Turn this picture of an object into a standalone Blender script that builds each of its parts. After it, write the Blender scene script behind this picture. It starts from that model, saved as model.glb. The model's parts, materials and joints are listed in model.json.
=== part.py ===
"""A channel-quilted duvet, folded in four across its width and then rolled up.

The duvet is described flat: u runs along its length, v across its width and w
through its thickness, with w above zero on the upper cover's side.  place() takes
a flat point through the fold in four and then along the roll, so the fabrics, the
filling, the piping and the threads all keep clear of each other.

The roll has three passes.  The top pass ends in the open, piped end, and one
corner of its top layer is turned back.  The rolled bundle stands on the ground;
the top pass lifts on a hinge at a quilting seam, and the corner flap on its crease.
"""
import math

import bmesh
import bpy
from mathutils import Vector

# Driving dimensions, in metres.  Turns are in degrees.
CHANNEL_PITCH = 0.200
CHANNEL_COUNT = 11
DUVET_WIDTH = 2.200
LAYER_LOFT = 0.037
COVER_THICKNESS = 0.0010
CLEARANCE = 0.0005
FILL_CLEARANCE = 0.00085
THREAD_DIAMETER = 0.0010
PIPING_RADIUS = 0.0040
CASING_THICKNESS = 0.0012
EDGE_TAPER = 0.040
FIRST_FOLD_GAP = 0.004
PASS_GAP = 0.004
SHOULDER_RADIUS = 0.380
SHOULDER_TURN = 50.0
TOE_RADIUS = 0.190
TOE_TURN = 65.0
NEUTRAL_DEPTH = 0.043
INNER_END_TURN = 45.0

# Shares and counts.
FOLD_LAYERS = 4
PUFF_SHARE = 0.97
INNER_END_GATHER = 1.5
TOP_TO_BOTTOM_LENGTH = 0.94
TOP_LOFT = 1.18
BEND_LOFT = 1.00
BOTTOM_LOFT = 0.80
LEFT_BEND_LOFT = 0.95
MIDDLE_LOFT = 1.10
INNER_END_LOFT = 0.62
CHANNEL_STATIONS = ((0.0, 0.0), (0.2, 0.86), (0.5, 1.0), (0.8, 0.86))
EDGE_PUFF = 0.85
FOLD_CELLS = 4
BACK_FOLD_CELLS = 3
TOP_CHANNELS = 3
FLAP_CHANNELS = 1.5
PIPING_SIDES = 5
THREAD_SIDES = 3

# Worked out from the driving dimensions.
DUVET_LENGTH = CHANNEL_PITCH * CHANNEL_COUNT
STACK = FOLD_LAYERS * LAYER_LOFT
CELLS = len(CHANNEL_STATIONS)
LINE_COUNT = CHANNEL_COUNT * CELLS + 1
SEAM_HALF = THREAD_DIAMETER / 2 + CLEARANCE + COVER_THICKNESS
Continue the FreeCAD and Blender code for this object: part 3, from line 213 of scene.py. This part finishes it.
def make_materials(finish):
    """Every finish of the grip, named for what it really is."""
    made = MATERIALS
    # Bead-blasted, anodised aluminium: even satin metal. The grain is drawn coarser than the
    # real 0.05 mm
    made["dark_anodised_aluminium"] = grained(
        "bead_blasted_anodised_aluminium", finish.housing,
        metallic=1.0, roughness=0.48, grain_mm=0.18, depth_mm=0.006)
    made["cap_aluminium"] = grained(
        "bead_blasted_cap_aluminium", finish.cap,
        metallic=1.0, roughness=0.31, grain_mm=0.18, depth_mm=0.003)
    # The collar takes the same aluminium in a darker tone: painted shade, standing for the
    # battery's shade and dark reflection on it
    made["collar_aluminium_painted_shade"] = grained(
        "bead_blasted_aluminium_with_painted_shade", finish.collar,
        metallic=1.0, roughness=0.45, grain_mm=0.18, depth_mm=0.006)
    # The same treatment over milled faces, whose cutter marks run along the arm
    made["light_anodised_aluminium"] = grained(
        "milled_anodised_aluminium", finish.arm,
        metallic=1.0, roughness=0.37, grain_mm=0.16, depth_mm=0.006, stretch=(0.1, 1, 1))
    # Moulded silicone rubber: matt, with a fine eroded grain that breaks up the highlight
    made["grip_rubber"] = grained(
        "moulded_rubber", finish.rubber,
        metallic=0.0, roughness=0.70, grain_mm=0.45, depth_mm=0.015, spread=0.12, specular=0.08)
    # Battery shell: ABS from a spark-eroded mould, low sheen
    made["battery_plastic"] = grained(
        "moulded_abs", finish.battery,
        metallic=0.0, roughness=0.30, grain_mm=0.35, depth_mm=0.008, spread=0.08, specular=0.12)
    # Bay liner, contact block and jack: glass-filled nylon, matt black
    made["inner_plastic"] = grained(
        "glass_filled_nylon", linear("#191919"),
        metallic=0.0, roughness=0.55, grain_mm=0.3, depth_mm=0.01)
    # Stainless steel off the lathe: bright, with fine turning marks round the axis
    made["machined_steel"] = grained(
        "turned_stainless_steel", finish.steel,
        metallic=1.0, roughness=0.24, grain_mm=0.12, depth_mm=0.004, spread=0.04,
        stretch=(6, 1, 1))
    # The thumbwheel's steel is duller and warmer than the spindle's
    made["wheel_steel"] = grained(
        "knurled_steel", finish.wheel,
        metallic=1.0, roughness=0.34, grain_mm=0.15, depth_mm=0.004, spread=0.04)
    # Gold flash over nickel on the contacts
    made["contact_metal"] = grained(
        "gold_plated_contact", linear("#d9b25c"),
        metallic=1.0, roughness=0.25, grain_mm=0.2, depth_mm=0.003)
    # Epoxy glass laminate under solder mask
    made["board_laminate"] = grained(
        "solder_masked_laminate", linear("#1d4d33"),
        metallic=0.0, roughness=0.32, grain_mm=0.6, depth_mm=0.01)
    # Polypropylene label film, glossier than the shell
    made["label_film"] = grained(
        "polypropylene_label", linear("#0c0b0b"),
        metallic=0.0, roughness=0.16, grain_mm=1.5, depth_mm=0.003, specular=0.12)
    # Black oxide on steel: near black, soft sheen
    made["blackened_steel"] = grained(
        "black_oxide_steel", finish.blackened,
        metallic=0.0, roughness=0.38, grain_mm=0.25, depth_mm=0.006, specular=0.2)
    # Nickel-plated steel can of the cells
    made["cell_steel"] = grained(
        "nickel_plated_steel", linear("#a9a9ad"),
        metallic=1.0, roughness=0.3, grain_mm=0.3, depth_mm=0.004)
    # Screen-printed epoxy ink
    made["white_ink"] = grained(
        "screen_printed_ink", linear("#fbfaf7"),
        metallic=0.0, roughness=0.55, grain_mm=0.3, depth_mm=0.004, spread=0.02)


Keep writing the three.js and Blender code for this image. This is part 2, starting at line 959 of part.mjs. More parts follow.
__________
**STATED EXERCISE**:
Each entry above is to be printed again exactly.

**SOLUTION FOR THIS TASK**:
Turn this picture of an object into a standalone Blender script that builds each of its parts. After it, write the Blender scene script behind this picture. It starts from that model, saved as model.glb. The model's parts, materials and joints are listed in model.json.
=== part.py ===
"""A channel-quilted duvet, folded in four across its width and then rolled up.

The duvet is described flat: u runs along its length, v across its width and w
through its thickness, with w above zero on the upper cover's side.  place() takes
a flat point through the fold in four and then along the roll, so the fabrics, the
filling, the piping and the threads all keep clear of each other.

The roll has three passes.  The top pass ends in the open, piped end, and one
corner of its top layer is turned back.  The rolled bundle stands on the ground;
the top pass lifts on a hinge at a quilting seam, and the corner flap on its crease.
"""
import math

import bmesh
import bpy
from mathutils import Vector

# Driving dimensions, in metres.  Turns are in degrees.
CHANNEL_PITCH = 0.200
CHANNEL_COUNT = 11
DUVET_WIDTH = 2.200
LAYER_LOFT = 0.037
COVER_THICKNESS = 0.0010
CLEARANCE = 0.0005
FILL_CLEARANCE = 0.00085
THREAD_DIAMETER = 0.0010
PIPING_RADIUS = 0.0040
CASING_THICKNESS = 0.0012
EDGE_TAPER = 0.040
FIRST_FOLD_GAP = 0.004
PASS_GAP = 0.004
SHOULDER_RADIUS = 0.380
SHOULDER_TURN = 50.0
TOE_RADIUS = 0.190
TOE_TURN = 65.0
NEUTRAL_DEPTH = 0.043
INNER_END_TURN = 45.0

# Shares and counts.
FOLD_LAYERS = 4
PUFF_SHARE = 0.97
INNER_END_GATHER = 1.5
TOP_TO_BOTTOM_LENGTH = 0.94
TOP_LOFT = 1.18
BEND_LOFT = 1.00
BOTTOM_LOFT = 0.80
LEFT_BEND_LOFT = 0.95
MIDDLE_LOFT = 1.10
INNER_END_LOFT = 0.62
CHANNEL_STATIONS = ((0.0, 0.0), (0.2, 0.86), (0.5, 1.0), (0.8, 0.86))
EDGE_PUFF = 0.85
FOLD_CELLS = 4
BACK_FOLD_CELLS = 3
TOP_CHANNELS = 3
FLAP_CHANNELS = 1.5
PIPING_SIDES = 5
THREAD_SIDES = 3

# Worked out from the driving dimensions.
DUVET_LENGTH = CHANNEL_PITCH * CHANNEL_COUNT
STACK = FOLD_LAYERS * LAYER_LOFT
CELLS = len(CHANNEL_STATIONS)
LINE_COUNT = CHANNEL_COUNT * CELLS + 1
SEAM_HALF = THREAD_DIAMETER / 2 + CLEARANCE + COVER_THICKNESS
Continue the FreeCAD and Blender code for this object: part 3, from line 213 of scene.py. This part finishes it.
def make_materials(finish):
    """Every finish of the grip, named for what it really is."""
    made = MATERIALS
    # Bead-blasted, anodised aluminium: even satin metal. The grain is drawn coarser than the
    # real 0.05 mm
    made["dark_anodised_aluminium"] = grained(
        "bead_blasted_anodised_aluminium", finish.housing,
        metallic=1.0, roughness=0.48, grain_mm=0.18, depth_mm=0.006)
    made["cap_aluminium"] = grained(
        "bead_blasted_cap_aluminium", finish.cap,
        metallic=1.0, roughness=0.31, grain_mm=0.18, depth_mm=0.003)
    # The collar takes the same aluminium in a darker tone: painted shade, standing for the
    # battery's shade and dark reflection on it
    made["collar_aluminium_painted_shade"] = grained(
        "bead_blasted_aluminium_with_painted_shade", finish.collar,
        metallic=1.0, roughness=0.45, grain_mm=0.18, depth_mm=0.006)
    # The same treatment over milled faces, whose cutter marks run along the arm
    made["light_anodised_aluminium"] = grained(
        "milled_anodised_aluminium", finish.arm,
        metallic=1.0, roughness=0.37, grain_mm=0.16, depth_mm=0.006, stretch=(0.1, 1, 1))
    # Moulded silicone rubber: matt, with a fine eroded grain that breaks up the highlight
    made["grip_rubber"] = grained(
        "moulded_rubber", finish.rubber,
        metallic=0.0, roughness=0.70, grain_mm=0.45, depth_mm=0.015, spread=0.12, specular=0.08)
    # Battery shell: ABS from a spark-eroded mould, low sheen
    made["battery_plastic"] = grained(
        "moulded_abs", finish.battery,
        metallic=0.0, roughness=0.30, grain_mm=0.35, depth_mm=0.008, spread=0.08, specular=0.12)
    # Bay liner, contact block and jack: glass-filled nylon, matt black
    made["inner_plastic"] = grained(
        "glass_filled_nylon", linear("#191919"),
        metallic=0.0, roughness=0.55, grain_mm=0.3, depth_mm=0.01)
    # Stainless steel off the lathe: bright, with fine turning marks round the axis
    made["machined_steel"] = grained(
        "turned_stainless_steel", finish.steel,
        metallic=1.0, roughness=0.24, grain_mm=0.12, depth_mm=0.004, spread=0.04,
        stretch=(6, 1, 1))
    # The thumbwheel's steel is duller and warmer than the spindle's
    made["wheel_steel"] = grained(
        "knurled_steel", finish.wheel,
        metallic=1.0, roughness=0.34, grain_mm=0.15, depth_mm=0.004, spread=0.04)
    # Gold flash over nickel on the contacts
    made["contact_metal"] = grained(
        "gold_plated_contact", linear("#d9b25c"),
        metallic=1.0, roughness=0.25, grain_mm=0.2, depth_mm=0.003)
    # Epoxy glass laminate under solder mask
    made["board_laminate"] = grained(
        "solder_masked_laminate", linear("#1d4d33"),
        metallic=0.0, roughness=0.32, grain_mm=0.6, depth_mm=0.01)
    # Polypropylene label film, glossier than the shell
    made["label_film"] = grained(
        "polypropylene_label", linear("#0c0b0b"),
        metallic=0.0, roughness=0.16, grain_mm=1.5, depth_mm=0.003, specular=0.12)
    # Black oxide on steel: near black, soft sheen
    made["blackened_steel"] = grained(
        "black_oxide_steel", finish.blackened,
        metallic=0.0, roughness=0.38, grain_mm=0.25, depth_mm=0.006, specular=0.2)
    # Nickel-plated steel can of the cells
    made["cell_steel"] = grained(
        "nickel_plated_steel", linear("#a9a9ad"),
        metallic=1.0, roughness=0.3, grain_mm=0.3, depth_mm=0.004)
    # Screen-printed epoxy ink
    made["white_ink"] = grained(
        "screen_printed_ink", linear("#fbfaf7"),
        metallic=0.0, roughness=0.55, grain_mm=0.3, depth_mm=0.004, spread=0.02)


Keep writing the three.js and Blender code for this image. This is part 2, starting at line 959 of part.mjs. More parts follow.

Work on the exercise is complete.